__Modeling code records__
□ □ □ □

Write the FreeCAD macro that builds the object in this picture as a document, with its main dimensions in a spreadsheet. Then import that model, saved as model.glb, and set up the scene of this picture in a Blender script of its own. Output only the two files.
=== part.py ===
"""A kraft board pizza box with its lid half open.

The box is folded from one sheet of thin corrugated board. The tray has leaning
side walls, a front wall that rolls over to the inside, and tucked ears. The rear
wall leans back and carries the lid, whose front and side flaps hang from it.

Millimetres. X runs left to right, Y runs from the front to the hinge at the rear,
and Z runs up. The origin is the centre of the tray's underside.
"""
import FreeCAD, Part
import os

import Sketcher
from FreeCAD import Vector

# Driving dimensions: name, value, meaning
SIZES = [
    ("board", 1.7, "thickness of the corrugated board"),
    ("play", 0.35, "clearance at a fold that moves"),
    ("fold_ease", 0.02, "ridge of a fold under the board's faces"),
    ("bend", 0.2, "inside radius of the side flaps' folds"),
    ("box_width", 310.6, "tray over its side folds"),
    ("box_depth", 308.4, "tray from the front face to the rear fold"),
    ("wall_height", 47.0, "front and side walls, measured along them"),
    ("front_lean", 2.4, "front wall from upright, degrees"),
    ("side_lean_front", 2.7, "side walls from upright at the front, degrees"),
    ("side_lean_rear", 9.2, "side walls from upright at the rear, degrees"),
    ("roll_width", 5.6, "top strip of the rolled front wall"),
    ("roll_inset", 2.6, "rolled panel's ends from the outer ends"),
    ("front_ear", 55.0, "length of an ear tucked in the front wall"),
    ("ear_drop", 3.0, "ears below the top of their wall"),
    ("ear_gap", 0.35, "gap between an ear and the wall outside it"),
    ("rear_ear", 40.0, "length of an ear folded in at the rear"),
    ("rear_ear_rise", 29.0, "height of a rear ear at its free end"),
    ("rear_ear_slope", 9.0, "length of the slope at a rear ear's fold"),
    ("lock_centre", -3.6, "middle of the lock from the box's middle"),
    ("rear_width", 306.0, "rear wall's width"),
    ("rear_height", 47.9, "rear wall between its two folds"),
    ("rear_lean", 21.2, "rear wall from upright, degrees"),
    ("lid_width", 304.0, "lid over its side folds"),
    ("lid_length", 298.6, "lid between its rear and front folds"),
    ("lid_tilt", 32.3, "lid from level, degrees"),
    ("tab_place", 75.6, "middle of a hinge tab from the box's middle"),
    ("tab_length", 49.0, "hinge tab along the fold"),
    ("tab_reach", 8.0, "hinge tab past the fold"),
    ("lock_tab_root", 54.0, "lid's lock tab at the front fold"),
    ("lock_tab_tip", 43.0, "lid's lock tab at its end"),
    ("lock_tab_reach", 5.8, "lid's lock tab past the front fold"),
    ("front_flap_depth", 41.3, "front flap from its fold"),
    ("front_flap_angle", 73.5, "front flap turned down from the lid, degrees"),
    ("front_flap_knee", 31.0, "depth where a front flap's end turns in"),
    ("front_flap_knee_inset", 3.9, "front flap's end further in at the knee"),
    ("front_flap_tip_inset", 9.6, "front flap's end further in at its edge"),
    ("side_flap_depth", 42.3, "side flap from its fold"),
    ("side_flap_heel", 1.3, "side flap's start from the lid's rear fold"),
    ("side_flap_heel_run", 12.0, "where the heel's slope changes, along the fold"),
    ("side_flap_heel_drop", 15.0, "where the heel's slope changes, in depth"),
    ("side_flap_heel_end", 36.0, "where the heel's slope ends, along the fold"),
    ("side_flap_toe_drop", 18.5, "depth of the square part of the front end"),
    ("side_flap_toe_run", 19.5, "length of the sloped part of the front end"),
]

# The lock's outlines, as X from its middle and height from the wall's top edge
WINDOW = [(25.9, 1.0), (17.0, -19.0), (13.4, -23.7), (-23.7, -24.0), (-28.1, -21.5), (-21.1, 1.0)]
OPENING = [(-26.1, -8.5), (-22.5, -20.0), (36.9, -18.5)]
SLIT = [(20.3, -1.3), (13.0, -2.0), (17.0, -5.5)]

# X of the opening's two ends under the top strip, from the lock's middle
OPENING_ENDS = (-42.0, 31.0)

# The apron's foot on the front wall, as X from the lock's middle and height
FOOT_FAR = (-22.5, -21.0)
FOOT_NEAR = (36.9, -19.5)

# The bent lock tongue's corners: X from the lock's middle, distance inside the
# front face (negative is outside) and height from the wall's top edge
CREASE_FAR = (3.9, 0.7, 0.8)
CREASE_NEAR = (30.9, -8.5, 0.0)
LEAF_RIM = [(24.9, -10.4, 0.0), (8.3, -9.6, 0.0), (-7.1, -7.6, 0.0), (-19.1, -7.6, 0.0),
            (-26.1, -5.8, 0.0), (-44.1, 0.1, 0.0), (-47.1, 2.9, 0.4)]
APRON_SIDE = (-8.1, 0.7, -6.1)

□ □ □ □

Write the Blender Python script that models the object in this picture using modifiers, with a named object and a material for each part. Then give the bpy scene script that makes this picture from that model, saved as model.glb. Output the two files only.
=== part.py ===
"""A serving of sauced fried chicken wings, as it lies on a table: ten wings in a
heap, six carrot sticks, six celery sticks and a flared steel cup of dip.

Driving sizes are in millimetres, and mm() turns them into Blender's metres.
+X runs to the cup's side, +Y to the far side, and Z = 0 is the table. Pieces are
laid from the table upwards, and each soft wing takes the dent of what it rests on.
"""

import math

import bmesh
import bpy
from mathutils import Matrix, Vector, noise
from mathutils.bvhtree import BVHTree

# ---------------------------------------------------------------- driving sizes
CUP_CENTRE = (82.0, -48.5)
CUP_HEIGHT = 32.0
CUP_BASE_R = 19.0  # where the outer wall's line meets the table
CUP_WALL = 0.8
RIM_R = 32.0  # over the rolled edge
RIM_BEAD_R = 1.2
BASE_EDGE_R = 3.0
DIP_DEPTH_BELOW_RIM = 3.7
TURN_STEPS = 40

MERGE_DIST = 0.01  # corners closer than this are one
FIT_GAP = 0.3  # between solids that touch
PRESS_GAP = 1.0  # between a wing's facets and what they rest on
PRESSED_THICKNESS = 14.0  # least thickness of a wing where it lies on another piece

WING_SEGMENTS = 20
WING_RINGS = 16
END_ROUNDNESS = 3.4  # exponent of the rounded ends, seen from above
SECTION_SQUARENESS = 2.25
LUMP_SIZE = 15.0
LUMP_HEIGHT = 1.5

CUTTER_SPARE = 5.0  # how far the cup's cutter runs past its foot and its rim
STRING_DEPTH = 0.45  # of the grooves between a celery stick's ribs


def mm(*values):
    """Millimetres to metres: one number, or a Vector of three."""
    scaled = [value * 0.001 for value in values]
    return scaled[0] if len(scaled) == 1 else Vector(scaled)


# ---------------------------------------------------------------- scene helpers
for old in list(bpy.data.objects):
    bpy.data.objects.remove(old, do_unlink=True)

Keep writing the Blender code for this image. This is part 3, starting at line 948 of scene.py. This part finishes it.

□ □ □ □

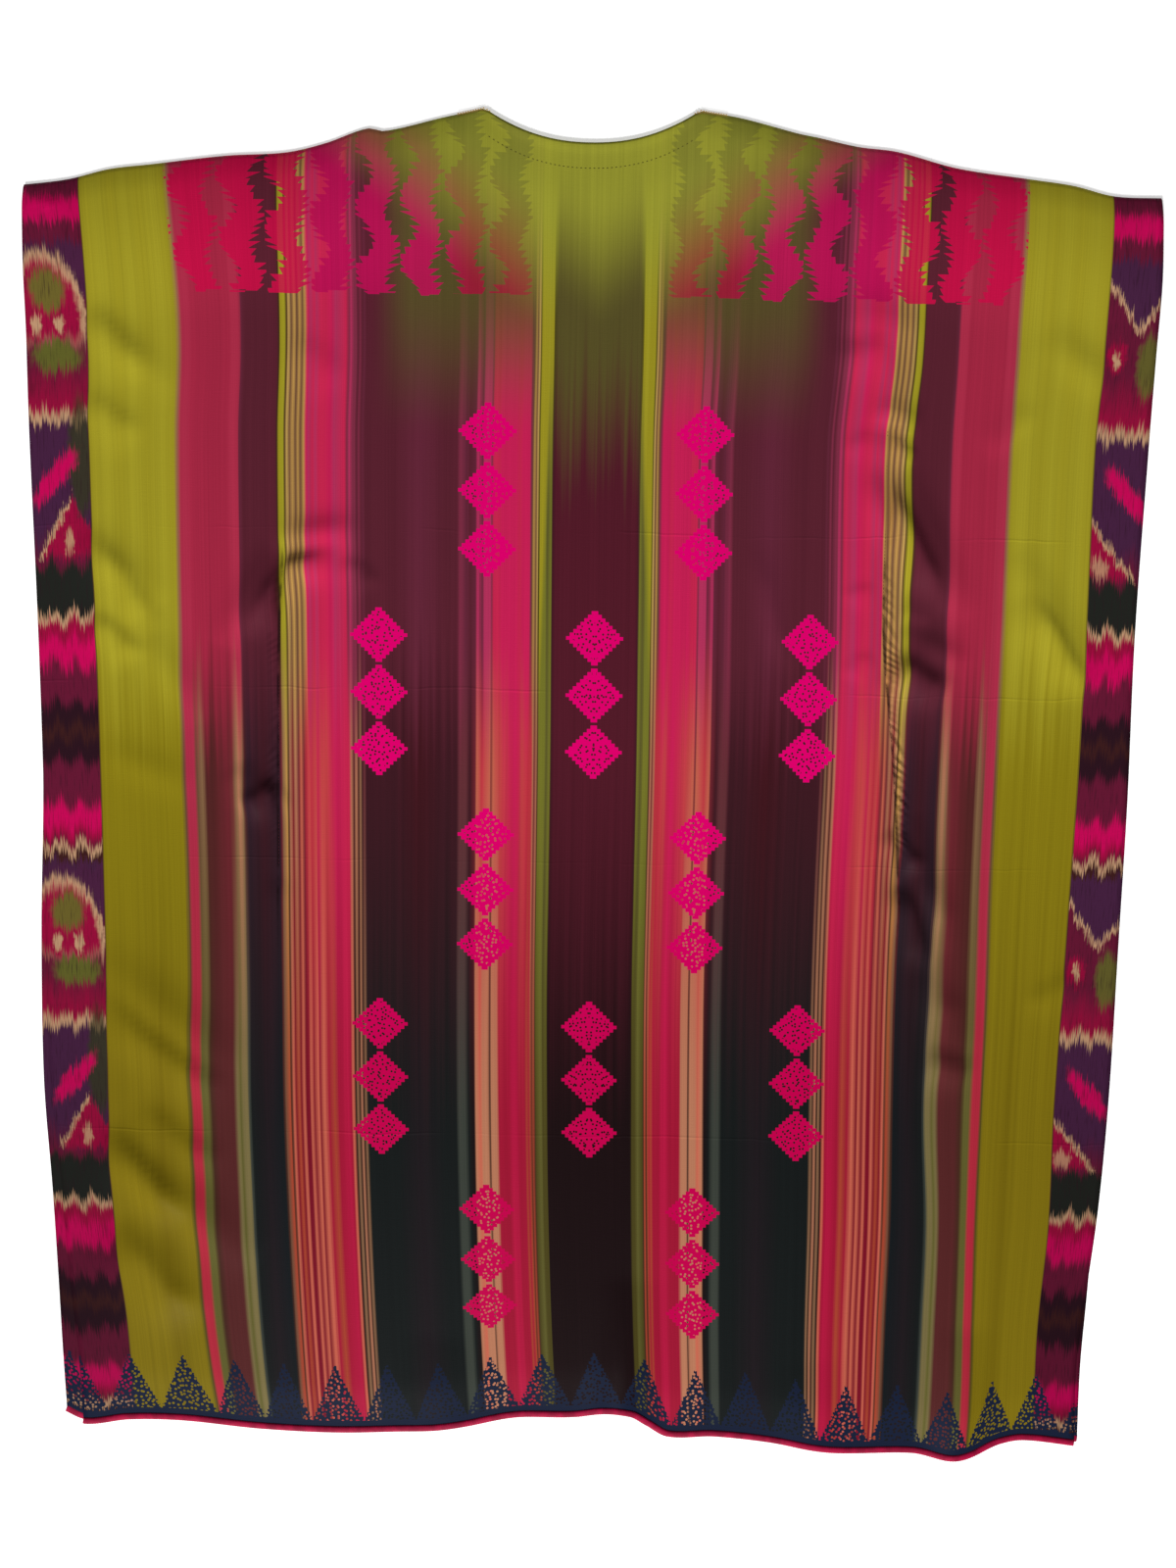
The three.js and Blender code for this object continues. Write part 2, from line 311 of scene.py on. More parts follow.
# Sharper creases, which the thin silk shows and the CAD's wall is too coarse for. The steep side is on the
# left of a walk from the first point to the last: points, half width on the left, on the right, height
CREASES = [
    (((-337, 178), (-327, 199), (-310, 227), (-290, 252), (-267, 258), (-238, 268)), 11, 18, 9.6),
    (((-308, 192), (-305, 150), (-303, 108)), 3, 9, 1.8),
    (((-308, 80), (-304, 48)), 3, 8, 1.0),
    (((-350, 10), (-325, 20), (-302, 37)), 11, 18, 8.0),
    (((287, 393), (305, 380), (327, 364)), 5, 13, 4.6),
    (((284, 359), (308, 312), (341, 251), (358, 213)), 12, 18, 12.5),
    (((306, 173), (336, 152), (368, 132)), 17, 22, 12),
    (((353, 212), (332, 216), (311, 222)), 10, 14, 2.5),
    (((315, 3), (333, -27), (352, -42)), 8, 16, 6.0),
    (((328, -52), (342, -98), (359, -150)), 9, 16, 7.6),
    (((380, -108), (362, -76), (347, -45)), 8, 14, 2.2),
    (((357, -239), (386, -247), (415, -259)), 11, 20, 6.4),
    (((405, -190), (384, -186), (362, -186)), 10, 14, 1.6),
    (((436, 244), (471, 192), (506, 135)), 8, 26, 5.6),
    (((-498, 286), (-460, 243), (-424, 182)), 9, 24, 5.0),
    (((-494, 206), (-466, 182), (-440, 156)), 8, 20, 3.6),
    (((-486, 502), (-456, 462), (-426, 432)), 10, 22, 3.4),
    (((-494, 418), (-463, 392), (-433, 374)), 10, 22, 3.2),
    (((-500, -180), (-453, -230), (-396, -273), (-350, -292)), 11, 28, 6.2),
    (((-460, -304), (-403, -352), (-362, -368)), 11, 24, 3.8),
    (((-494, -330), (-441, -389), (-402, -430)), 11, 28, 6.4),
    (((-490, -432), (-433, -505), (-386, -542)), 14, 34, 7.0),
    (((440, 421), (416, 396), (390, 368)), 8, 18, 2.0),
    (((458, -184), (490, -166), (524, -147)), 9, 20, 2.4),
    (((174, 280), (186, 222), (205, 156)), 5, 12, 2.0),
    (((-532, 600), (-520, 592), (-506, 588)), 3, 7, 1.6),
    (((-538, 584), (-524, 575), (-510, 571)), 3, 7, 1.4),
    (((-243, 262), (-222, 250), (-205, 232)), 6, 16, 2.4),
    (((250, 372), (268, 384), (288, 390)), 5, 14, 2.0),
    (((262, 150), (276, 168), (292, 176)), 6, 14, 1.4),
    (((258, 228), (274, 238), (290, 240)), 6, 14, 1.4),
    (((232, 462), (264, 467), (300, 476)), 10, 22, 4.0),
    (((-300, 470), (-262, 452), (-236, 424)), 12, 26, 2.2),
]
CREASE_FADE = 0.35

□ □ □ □

__WHAT TO WORK ON__
State how many lines of the listing include "this", and nothing more.

__TASK SOLUTION__
5